TESTO Commento su Giovanni 14,1-6
Missionari della Via Missionari della Via - Veritas in Caritate
Venerdì della IV settimana di Pasqua (16/05/2025)
Vangelo: Gv 14,1-6
Una delle nostre grandi paure è quella legata al “posto”: non avere un posto nell'eternità, non trovare il nostro posto in questa vita, o che tutte le sofferenze vissute non trovino posto nel cuore di Dio (cioè non abbiano alcun senso). Gesù, parlando con i suoi discepoli poco prima della passione, li rassicura, invitandoli a non lasciarsi vincere dal turbamento. La prima strada è la fede: «Abbiate fede in Dio e abbiate fede anche in me». è la fede l'antidoto più grande alle nostre paure; è il poggiarci su di Lui, certi del suo amore, che ci affranca dalle paure esistenziali più profonde. E Gesù continua dicendo: «Nella casa del Padre mio vi sono molte dimore. Se no, vi avrei mai detto: "Vado a prepararvi un posto"?». Lui ci ha preparato un posto; c'è posto per noi nel cuore di Dio, c'è un posto preparato per noi nell'eternità, c'è un posto pensato per noi nella storia dell'umanità. È Gesù che ci aiuta a scoprirlo, a raggiungerlo, a realizzarlo. Qualora non avessimo ancora compreso qual è il nostro posto/missione, non stanchiamoci di chiederglielo, coltivando il discernimento. Qualora invece non riuscissimo ad accettarlo o ne avessimo perso di vista il valore, chiediamo al Signore che ci aiuti a riscoprirlo, vivendo in pienezza il nostro quotidiano, certi che “ciascuno è necessario al suo posto come un arcangelo al suo!”.
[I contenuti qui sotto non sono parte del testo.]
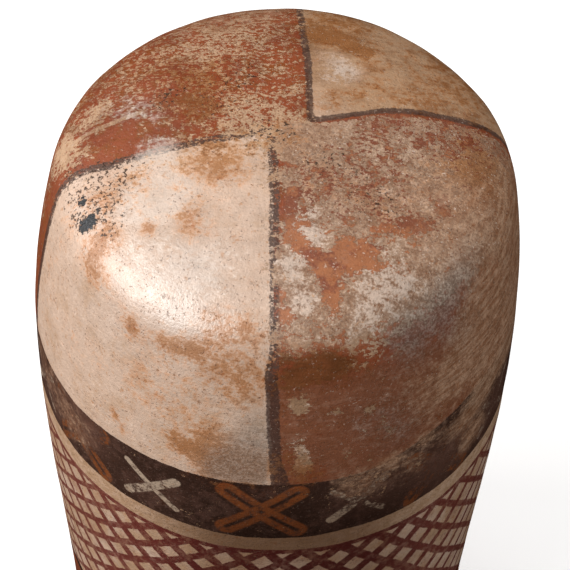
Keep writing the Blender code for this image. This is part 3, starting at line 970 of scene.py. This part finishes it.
def stained_and_highlighted(colour, at, looks):
    """Pale lime, which on the cream quarter is partly a painted highlight, ochre stains and the golden
    brown edge under the crust. Also gives the ochre's cover."""
    # Pale lime bloom; on the cream quarter it is partly a painted highlight
    bloom_and_highlight = (looks.lime * 0.6 + looks.patchy * 1.6).rises(0.10, 0.60) * looks.crusted.flipped()
    bloom_and_highlight = bloom_and_highlight * looks.lime.rises(0.05, 0.3) * at.depth.falls(20.0, 40.0)
    colour = lay(colour, LIME_BLOOM_AND_HIGHLIGHT, bloom_and_highlight * 0.52)
    stain = (looks.ochre * 0.9 + looks.patchy * 2.2).rises(0.05, 0.75)
    stain = stain * looks.ochre.rises(0.02, 0.25)
    in_front = at.y.falls(-14.0, -8.0)
    tinted = lay(colour.stretched(OCHRE_TINT), colour.stretched(FRONT_OCHRE_TINT), in_front)
    colour = lay(colour, tinted, stain)
    colour = lay(colour, DEEP_OCHRE, stain.rises(0.60, 1.0) * 0.5)
    low = at.x.rises(1.0, 3.0) * at.depth.rises(12.0, 16.0) * at.depth.falls(24.0, 30.0)
    golden = stain * low * (looks.brushed.rises(0.35, 0.65) * 0.35 + 0.35)
    return lay(colour, GOLDEN_BROWN, golden), stain


def dusted_sooted_and_shaded(colour, at, looks):
    """Streaky dust, small brown blots, and grey soot above the band, thin on the front outline; near the
    foot of that outline the grey is partly painted shade.
    Also gives the dust's cover."""
    dust = (looks.dusty * 0.9 + looks.patchy).rises(0.05, 0.75) * 0.8
    streaked = looks.streaks * 0.6 + looks.mottle * 0.4
    dust_colour = lay(DARK_DUST, PALE_DUST, streaked.rises(0.40, 0.62))
    colour = lay(colour, dust_colour, dust * looks.dusty.rises(0.02, 0.25))
    colour = lay(colour, colour.stretched(BLOT_TINT), looks.blots.rises(0.60, 0.68) * 0.8)
    # Grey soot; near the foot of the front outline it is partly painted shade
    soot = (looks.smoke * 0.8 + looks.patchy).rises(0.05, 0.85) * looks.smoke.rises(0.02, 0.25)
    grainy = looks.grain * 0.6 + looks.mottle * 0.4
    soot_and_shade_colour = lay(DARK_SOOT_AND_SHADE, PALE_SOOT_AND_SHADE, grainy.rises(0.42, 0.60))
    on_line = at.x.rises(-0.8, 0.4) * at.x.falls(6.0, 8.0) * at.depth.rises(14.0, 20.0)
    soot = soot * (on_line * -0.85 + 1.0) * at.depth.falls(60.8, 62.2)
    return lay(colour, soot_and_shade_colour, soot * 0.55), dust


def pitted(colour, at, looks):
    """Dark pits and pale crumbs. Also gives the pits' cover."""
    clustered = looks.scabs.rises(0.44, 0.60) * 0.05
    pits = (looks.holes + clustered).rises(0.67, 0.73)
    colour = lay(colour, PIT_BROWN, pits * 0.6)
    share = looks.crusted * 0.3 + at.depth.falls(50.0, 60.0) * 0.25 + 0.08
    return lay(colour, CRUMB_PALE, looks.crumbs.rises(0.65, 0.71) * share), pits


def weathered(colour, at, looks, lost, dust):
    """Fine dark streaks, a grain that is coarser on bare clay and on dust, and a darkening of the lower
    front wall that is partly grime and partly painted shade."""
    streaked = (looks.streaks * 0.6 + looks.grain * 0.4).rises(0.38, 0.64)
    colour = lay(colour, colour.scaled(0.82), streaked * 0.6)
    coarse = (lost * 0.35).most(dust * 0.6) + 0.35
    colour = colour.scaled((looks.grain - 0.5) * coarse + looks.mottle * 0.5 + 0.75)
    # Darker towards the bottom of the front wall: partly grime, partly painted shade
    grimed_and_shaded = at.turn.rises(-0.55, -0.05) * at.turn.falls(0.35, 0.85) * at.depth.rises(60.0, 84.0)
    return lay(colour, colour.stretched(GRIME_AND_SHADE_TINT), grimed_and_shaded)


def blackened(colour, looks):
    """Black specks and the two thick black crusts, with a bluish painted highlight on the crusts. Also
    gives their cover.
    """
    scattered = (looks.scatter + looks.specks * 0.09).rises(0.643, 0.673)
    black = scattered * looks.specks.rises(0.15, 0.4) * 0.9
    black = black.most((looks.black_crust + looks.fray * 2.0).rises(0.50, 0.60))
    soot = lay(SPECK_BROWN, CRUST_BLACK, looks.black_crust.rises(0.2, 0.5))
    # Bluish painted highlight on the black crusts
    painted_sheen = looks.black_crust.rises(0.4, 0.7) * looks.grain.rises(0.58, 0.72)
    return lay(colour, lay(soot, CRUST_PAINTED_SHEEN, painted_sheen), black), black


def paint_material(paint):
    """Fired clay under red, cream, dark brown and orange slip, worn through on the base. The
    pattern's lines wander a little, as a brush does."""
    material, tree, shader = new_material("painted_earthenware")
    place = place_in_millimetres(tree)
    looks = surface_looks(tree, place)
    x, y, z = place.moved(drift(place, 26.0, 1.0)).moved(drift(place, 5.0, 0.3)).parts()
    depth = -z + CAD_HIGH[2] / MILLIMETRE
    at = SimpleNamespace(x=x, y=y, depth=depth, turn=x.math("ARCTAN2", -y))
    colour = quarters_painted(at, paint, looks)
    colour = band_painted(colour, at, paint, looks)
    colour = lower_wall_painted(colour, at, paint, looks)
    lost = slip_lost(at, looks)
    colour = islands_kept(colour, at, looks, lost)
    colour = lay(colour, clay_bared(at, paint, looks), lost)
    colour, stain = stained_and_highlighted(colour, at, looks)
    colour, dust = dusted_sooted_and_shaded(colour, at, looks)
    colour, pits = pitted(colour, at, looks)
    colour = weathered(colour, at, looks, lost, dust)
    colour, black = blackened(colour, looks)
    feed(tree, shader.inputs["Base Color"], colour)

    rough = lost * 0.12 + looks.grain * 0.30 + looks.crusted * 0.10 + looks.polished * 0.06 + 0.30
    feed(tree, shader.inputs["Roughness"], rough)
    shader.inputs["IOR"].default_value = 1.85
    gleam = looks.polished * (black.most(stain * 0.6) * -0.8 + 1.0)
    feed(tree, shader.inputs["Specular IOR Level"], gleam * 0.80 + 0.20)
    relief = looks.grain * 0.55 + looks.mottle * 0.35 + looks.streaks * 0.25 + black * 0.6
    relief = relief - lost * 0.30 - pits * 0.7 + looks.veins * looks.crusted * 0.25
    add_relief(tree, shader, relief, 0.60, 0.0005)
    return material


def inside_material():
    """Bare clay of the inside, smoothed by hand while wet and darkened by what it held."""
    material, tree, shader = new_material("bare_inside")
    place = place_in_millimetres(tree)
    clouds = noise(place, 14.0, 4.0, 0.6)
    streaks = noise(place.stretched((1.0, 1.0, 5.0)), 6.0, 4.0, 0.6)
    clay = lay(INSIDE_CLAY, INSIDE_BROWN, clouds.rises(0.35, 0.7))
    clay = lay(clay, INSIDE_STREAK, streaks.rises(0.5, 0.75) * 0.5)
    feed(tree, shader.inputs["Base Color"], clay)
    shader.inputs["Roughness"].default_value = 0.8
    add_relief(tree, shader, streaks, 0.4, 0.0006)
    return material


# The pieces and the stage


class VESSEL_OT_body(bpy.types.Operator):
    """Make the painted vessel: one closed piece of clay with its slip paint"""

    bl_idname = "vessel.body"
    bl_label = "Painted vessel"

    def execute(self, context):
        scene = context.scene
        mesh = make_vessel_mesh(scene.vessel_shape)
        mesh.materials.append(paint_material(scene.vessel_paint))
        mesh.materials.append(inside_material())
        vessel = bpy.data.objects.new("painted_vessel", mesh)
        scene.collection.objects.link(vessel)
        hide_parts("vessel")
        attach(vessel, "root")
        return {"FINISHED"}


def look_from(look, height):
    """Camera place and axes: it looks at the aim point from the front, down by its elevation,
    with its right and up turned about the view line by its roll."""
    back = np.array([0.0, -math.cos(look.elevation), math.sin(look.elevation)])
    right = np.array([1.0, 0.0, 0.0])
    up = np.array([0.0, math.sin(look.elevation), math.cos(look.elevation)])
    rolled_right = math.cos(look.roll) * right + math.sin(look.roll) * up
    rolled_up = math.cos(look.roll) * up - math.sin(look.roll) * right
    aim = np.array([look.aim_right, 0.0, height - look.aim_depth])
    return aim + look.distance * back, rolled_right, rolled_up, back


def soft_light(scene, name, direction, along, sizes, power):
    """A rectangular area light, a metre from the vessel's shoulder in a direction, with its long
    side as near to along as a right angle to that direction lets it be. Only the side light
    shows in the gloss."""
    light = bpy.data.lights.new(name, "AREA")
    light.shape = "RECTANGLE"
    light.size, light.size_y = sizes
    light.energy = power
    light.color = scene.stage_look.light_colour
    lamp = bpy.data.objects.new(name, light)
    lamp.visible_glossy = name == "side_light"
    away = np.array(direction) / np.linalg.norm(direction)
    side = np.array(along) - away * np.dot(along, away)
    side = side / np.linalg.norm(side)
    place = away + np.array([0.0, 0.0, CAD_HIGH[2] - SHOULDER_DEPTH])
    set_place(lamp, place, side, np.cross(away, side), away)
    scene.collection.objects.link(lamp)


def set_place(item, place, right, up, back):
    """Put a camera or a light at a place, with its own axes along right, up and back."""
    axes = np.vstack([np.column_stack([right, up, back, place]), [0.0, 0.0, 0.0, 1.0]])
    item.matrix_world = Matrix(axes.tolist())


class VESSEL_OT_stage(bpy.types.Operator):
    """Make the pale floor, the soft studio lights and the camera at the picture's angle"""

    bl_idname = "vessel.stage"
    bl_label = "Stage"

    def execute(self, context):
        scene = context.scene
        look = scene.stage_look
        bpy.ops.mesh.primitive_plane_add(size=FLOOR_SIZE, location=(0.0, 0.0, -FLOOR_GAP))
        floor = context.object
        floor.name = "pale_floor"
        material, tree, shader = new_material("pale_floor")
        shader.inputs["Base Color"].default_value = FLOOR_GREY
        shader.inputs["Roughness"].default_value = 0.9
        shader.inputs["Emission Color"].default_value = WHITE
        shader.inputs["Emission Strength"].default_value = 0.45
        floor.data.materials.append(material)
        floor.visible_diffuse = False
        floor.visible_glossy = False
        floor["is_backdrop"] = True
        powers = (look.side_power, look.top_power, look.fill_power)
        for (name, direction, along, sizes), power in zip(LIGHTS, powers):
            soft_light(scene, name, direction, along, sizes, power)
        world = bpy.data.worlds.new("studio")
        world.use_nodes = True
        backdrop = world.node_tree.nodes["Background"]
        backdrop.inputs["Color"].default_value = WHITE
        backdrop.inputs["Strength"].default_value = look.ambient
        scene.world = world
        world.cycles_visibility.glossy = False
        scene.view_settings.view_transform = "Standard"
        data = bpy.data.cameras.new("camera")
        data.sensor_width = SENSOR_WIDTH
        data.lens = look.focal_pixels / IMAGE_WIDTH * SENSOR_WIDTH
        camera = bpy.data.objects.new("camera", data)
        set_place(camera, *look_from(look, CAD_HIGH[2]))
        scene.collection.objects.link(camera)
        scene.camera = camera
        return {"FINISHED"}


class VESSEL_PT_panel(bpy.types.Panel):
    """Buttons for the vessel and its stage"""

    bl_label = "Painted vessel"
    bl_space_type = "VIEW_3D"
    bl_region_type = "UI"
    bl_category = "Vessel"

    def draw(self, context):
        for operator in (VESSEL_OT_body, VESSEL_OT_stage):
            self.layout.operator(operator.bl_idname)


CLASSES = (
    VesselShape, VesselPaint, StageLook, VESSEL_OT_body, VESSEL_OT_stage, VESSEL_PT_panel,
)


def register():
    for item in CLASSES:
        bpy.utils.register_class(item)
    bpy.types.Scene.vessel_shape = PointerProperty(type=VesselShape)
    bpy.types.Scene.vessel_paint = PointerProperty(type=VesselPaint)
    bpy.types.Scene.stage_look = PointerProperty(type=StageLook)


def unregister():
    del bpy.types.Scene.stage_look
    del bpy.types.Scene.vessel_paint
    del bpy.types.Scene.vessel_shape
    for item in reversed(CLASSES):
        bpy.utils.unregister_class(item)


def main():
    register()
    bpy.ops.vessel.body()
    bpy.ops.vessel.stage()


if __name__ == "__main__":
    main()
«Dio mi ha creato perché gli rendessi un particolare servizio; mi ha affidato un lavoro che non ha affidato ad altri. Ho la mia missione, che non saprò mai in questo mondo, ma mi sarà detta nell'altro. Non so come, ma sono necessario ai suoi fini, necessario nel mio posto come un Arcangelo nel suo; [...] ho una parte in questa grande opera; sono un anello della catena, un legame di parentela tra le persone. Non mi ha creato per nulla. Io farò il suo lavoro; sarò un angelo di pace, un predicatore di verità stando al mio posto, senza averne l'intenzione, se soltanto ne osservo i comandamenti e lo servo nella mia vocazione. Avrò, perciò, fiducia in lui. Qualsiasi cosa e dovunque io sia, non posso mai essere buttato via. Se sono ammalato, la mia malattia può servire a lui; se sono nel dolore, il mio dolore può servire a lui. La mia malattia, o perplessità, o dolore possono essere cause necessarie di qualche grande disegno il quale è completamente al di sopra di noi. Egli non fa nulla inutilmente; può prolungare la mia vita, può abbreviarla; sa quello che fa. Può togliermi gli amici, può gettarmi tra estranei, può farmi sentire desolato, può far sì che il mio spirito si abbatta, può tenermi celato il futuro, e tuttavia egli sa quello che fa. [...] Non ti chiedo di vedere, non ti chiedo di sapere, ti chiedo semplicemente di essere messo all'opera» (San John Henry Newman).